_Task details_
Output each line of the material exactly as it stands.
=======
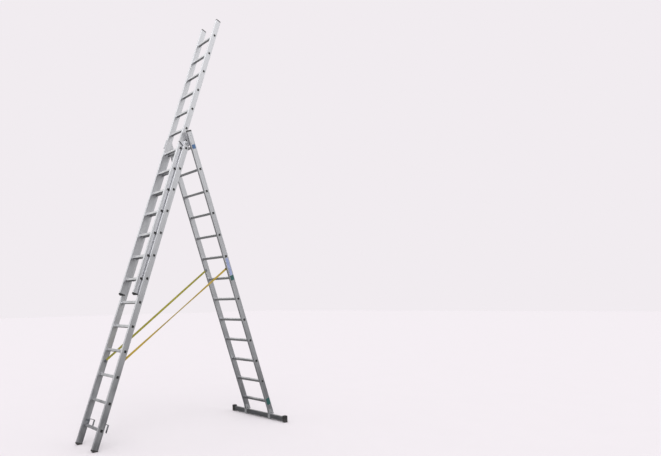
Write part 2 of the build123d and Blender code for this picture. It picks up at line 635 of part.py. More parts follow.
# ---------------------------------------------------------------- spreader straps
strap_from = FRONT_LEG.from_local_coords((STRAP_FRONT[0], 0, STRAP_FRONT[1]))
strap_to = REAR_LEG.from_local_coords((STRAP_REAR[0], 0, STRAP_REAR[1]))
strap_line = strap_to - strap_from
anchor_ends = (
    ("front_strap", strap_from, front_inner, 1),
    ("rear_strap", strap_to, rear_inner, -1),
)
for name, centre, face, toward in anchor_ends:
    with BuildPart() as plates:
        for side in SIDES:
            along = Plane(
                origin=(centre.X, side * face, centre.Z),
                x_dir=(strap_line.X, 0, strap_line.Z),
                z_dir=(0, -side, 0),
            )
            with BuildSketch(along):
                RectangleRounded(ANCHOR_SIZE, ANCHOR_SIZE, ANCHOR_CORNER)
            extrude(amount=ANCHOR_THICK)
    finish(plates.part, name + "_plates")
    with BuildPart() as bolts:
        for side in SIDES:
            on_plate = Plane(
                origin=(centre.X, side * (face - ANCHOR_THICK), centre.Z),
                x_dir=(1, 0, 0),
                z_dir=(0, -side, 0),
            )
            with BuildSketch(on_plate):
                RegularPolygon(SMALL_HEX / 2, 6, major_radius=False)
            extrude(amount=ANCHOR_BOLT)
    finish(bolts.part, name + "_bolts")

unit = strap_line.normalized()
for side, hand in zip(SIDES, ("left", "right")):
    low_y = side * (front_inner - ANCHOR_THICK / 2)
    high_y = side * (rear_inner - ANCHOR_THICK / 2)
    low = strap_from + unit * (ANCHOR_SIZE / 2)
    high = strap_to - unit * (ANCHOR_SIZE / 2)
    ends = ((low, low_y), (high, high_y))
    with BuildPart() as strap:
        for at, y in ends:
            with BuildSketch(Plane(origin=(at.X, y, at.Z), x_dir=(0, 1, 0), z_dir=(unit.X, 0, unit.Z))):
                Rectangle(STRAP_THICK, STRAP_WIDE)
        loft()
    finish(strap.part, "strap_" + hand)

# ---------------------------------------------------------------- labels on the left rear stile
LABELS = (
    ("label_top", LABEL_BLUE, REAR_RUNGS[-1]),
    ("label_middle", LABEL_TEAL, REAR_RUNGS[6] - LABEL_APART),
    ("label_long", LABEL_LONG, REAR_RUNGS[6] + LABEL_TEAL[1] / 2 + LABEL_LONG[1] / 2 + LABEL_APART),
    ("label_foot", LABEL_FOOT, REAR_RUNGS[0]),
)
label_base = REAR_WIDTH / 2 + BEAD_PROUD + PLUG_HEAD
for name, (wide, tall), up in LABELS:
    over_rung = min(abs(up - z) for z in REAR_RUNGS) < tall / 2
    base = label_base if over_rung else REAR_WIDTH / 2
    with BuildPart() as label:
        with BuildSketch(at_y(REAR_SIDE, -base)):
            with Locations((0.0, up)):
                RectangleRounded(wide, tall, LABEL_CORNER)
        extrude(amount=LABEL_THICK)
    finish(label.part, name)
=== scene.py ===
"""Looks of a three-section combination ladder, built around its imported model."""

import math

import bpy
from bpy.props import FloatProperty, PointerProperty, StringProperty
from mathutils import Matrix, Vector


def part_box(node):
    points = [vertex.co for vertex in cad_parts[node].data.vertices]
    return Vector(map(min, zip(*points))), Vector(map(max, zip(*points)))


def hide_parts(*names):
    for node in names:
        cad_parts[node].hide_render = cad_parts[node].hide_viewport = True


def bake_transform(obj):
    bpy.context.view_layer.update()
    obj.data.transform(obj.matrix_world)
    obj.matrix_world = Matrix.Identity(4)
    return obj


bl_info = {
    "name": "Combination ladder",
    "version": (1, 0, 0),
    "blender": (4, 5, 0),
    "location": "View3D > Sidebar > Ladder",
    "description": "Dresses the packed ladder and lights it in a small studio",
    "category": "Object",
}

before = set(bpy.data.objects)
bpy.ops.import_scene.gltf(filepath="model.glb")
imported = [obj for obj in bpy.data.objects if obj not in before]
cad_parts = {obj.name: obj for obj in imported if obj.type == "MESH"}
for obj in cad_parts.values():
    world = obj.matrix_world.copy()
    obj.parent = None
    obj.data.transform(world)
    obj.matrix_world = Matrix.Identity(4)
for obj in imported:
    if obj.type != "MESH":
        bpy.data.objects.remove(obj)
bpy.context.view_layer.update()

MM = 0.001
LEAN = math.radians(19.45)

STRAP_Y = (0.1795, 0.2110)    # where each strap's ends lie across the ladder, at the front and the rear
STRAP_RINGS = 72
FAR_TURN = -0.65              # the right strap turns the other way, by this share
SEWN_LAP = 0.07               # each strap end is sewn back on itself over this length
STITCH_PITCH = 0.004
STITCH_RADIUS = 0.0006
STITCH_GAP = 0.1              # of the pitch, left free at each end of a stitch
SEAM_INSET = 0.2              # from the lap's edges, as a share of the strap's width
LAP_SHARE = 0.9               # a sewn lap adds this share of the webbing's thickness
SUNK = 0.8                    # the webbing's middle is this thick, against 1 at its selvedges
INK = 0.85                    # unfaded ink, against a label's colour
THREAD = 1.5                  # millimetres between the webbing's threads, as drawn
WAVES_PER_UNIT = 20.0         # bands that the wave pattern draws in one unit at a scale of 1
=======
_The result_
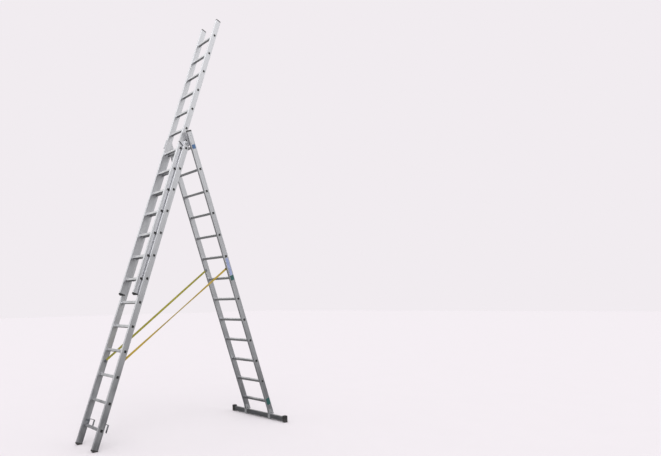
Write part 2 of the build123d and Blender code for this picture. It picks up at line 635 of part.py. More parts follow.
# ---------------------------------------------------------------- spreader straps
strap_from = FRONT_LEG.from_local_coords((STRAP_FRONT[0], 0, STRAP_FRONT[1]))
strap_to = REAR_LEG.from_local_coords((STRAP_REAR[0], 0, STRAP_REAR[1]))
strap_line = strap_to - strap_from
anchor_ends = (
    ("front_strap", strap_from, front_inner, 1),
    ("rear_strap", strap_to, rear_inner, -1),
)
for name, centre, face, toward in anchor_ends:
    with BuildPart() as plates:
        for side in SIDES:
            along = Plane(
                origin=(centre.X, side * face, centre.Z),
                x_dir=(strap_line.X, 0, strap_line.Z),
                z_dir=(0, -side, 0),
            )
            with BuildSketch(along):
                RectangleRounded(ANCHOR_SIZE, ANCHOR_SIZE, ANCHOR_CORNER)
            extrude(amount=ANCHOR_THICK)
    finish(plates.part, name + "_plates")
    with BuildPart() as bolts:
        for side in SIDES:
            on_plate = Plane(
                origin=(centre.X, side * (face - ANCHOR_THICK), centre.Z),
                x_dir=(1, 0, 0),
                z_dir=(0, -side, 0),
            )
            with BuildSketch(on_plate):
                RegularPolygon(SMALL_HEX / 2, 6, major_radius=False)
            extrude(amount=ANCHOR_BOLT)
    finish(bolts.part, name + "_bolts")

unit = strap_line.normalized()
for side, hand in zip(SIDES, ("left", "right")):
    low_y = side * (front_inner - ANCHOR_THICK / 2)
    high_y = side * (rear_inner - ANCHOR_THICK / 2)
    low = strap_from + unit * (ANCHOR_SIZE / 2)
    high = strap_to - unit * (ANCHOR_SIZE / 2)
    ends = ((low, low_y), (high, high_y))
    with BuildPart() as strap:
        for at, y in ends:
            with BuildSketch(Plane(origin=(at.X, y, at.Z), x_dir=(0, 1, 0), z_dir=(unit.X, 0, unit.Z))):
                Rectangle(STRAP_THICK, STRAP_WIDE)
        loft()
    finish(strap.part, "strap_" + hand)

# ---------------------------------------------------------------- labels on the left rear stile
LABELS = (
    ("label_top", LABEL_BLUE, REAR_RUNGS[-1]),
    ("label_middle", LABEL_TEAL, REAR_RUNGS[6] - LABEL_APART),
    ("label_long", LABEL_LONG, REAR_RUNGS[6] + LABEL_TEAL[1] / 2 + LABEL_LONG[1] / 2 + LABEL_APART),
    ("label_foot", LABEL_FOOT, REAR_RUNGS[0]),
)
label_base = REAR_WIDTH / 2 + BEAD_PROUD + PLUG_HEAD
for name, (wide, tall), up in LABELS:
    over_rung = min(abs(up - z) for z in REAR_RUNGS) < tall / 2
    base = label_base if over_rung else REAR_WIDTH / 2
    with BuildPart() as label:
        with BuildSketch(at_y(REAR_SIDE, -base)):
            with Locations((0.0, up)):
                RectangleRounded(wide, tall, LABEL_CORNER)
        extrude(amount=LABEL_THICK)
    finish(label.part, name)
=== scene.py ===
"""Looks of a three-section combination ladder, built around its imported model."""

import math

import bpy
from bpy.props import FloatProperty, PointerProperty, StringProperty
from mathutils import Matrix, Vector


def part_box(node):
    points = [vertex.co for vertex in cad_parts[node].data.vertices]
    return Vector(map(min, zip(*points))), Vector(map(max, zip(*points)))


def hide_parts(*names):
    for node in names:
        cad_parts[node].hide_render = cad_parts[node].hide_viewport = True


def bake_transform(obj):
    bpy.context.view_layer.update()
    obj.data.transform(obj.matrix_world)
    obj.matrix_world = Matrix.Identity(4)
    return obj


bl_info = {
    "name": "Combination ladder",
    "version": (1, 0, 0),
    "blender": (4, 5, 0),
    "location": "View3D > Sidebar > Ladder",
    "description": "Dresses the packed ladder and lights it in a small studio",
    "category": "Object",
}

before = set(bpy.data.objects)
bpy.ops.import_scene.gltf(filepath="model.glb")
imported = [obj for obj in bpy.data.objects if obj not in before]
cad_parts = {obj.name: obj for obj in imported if obj.type == "MESH"}
for obj in cad_parts.values():
    world = obj.matrix_world.copy()
    obj.parent = None
    obj.data.transform(world)
    obj.matrix_world = Matrix.Identity(4)
for obj in imported:
    if obj.type != "MESH":
        bpy.data.objects.remove(obj)
bpy.context.view_layer.update()

MM = 0.001
LEAN = math.radians(19.45)

STRAP_Y = (0.1795, 0.2110)    # where each strap's ends lie across the ladder, at the front and the rear
STRAP_RINGS = 72
FAR_TURN = -0.65              # the right strap turns the other way, by this share
SEWN_LAP = 0.07               # each strap end is sewn back on itself over this length
STITCH_PITCH = 0.004
STITCH_RADIUS = 0.0006
STITCH_GAP = 0.1              # of the pitch, left free at each end of a stitch
SEAM_INSET = 0.2              # from the lap's edges, as a share of the strap's width
LAP_SHARE = 0.9               # a sewn lap adds this share of the webbing's thickness
SUNK = 0.8                    # the webbing's middle is this thick, against 1 at its selvedges
INK = 0.85                    # unfaded ink, against a label's colour
THREAD = 1.5                  # millimetres between the webbing's threads, as drawn
WAVES_PER_UNIT = 20.0         # bands that the wave pattern draws in one unit at a scale of 1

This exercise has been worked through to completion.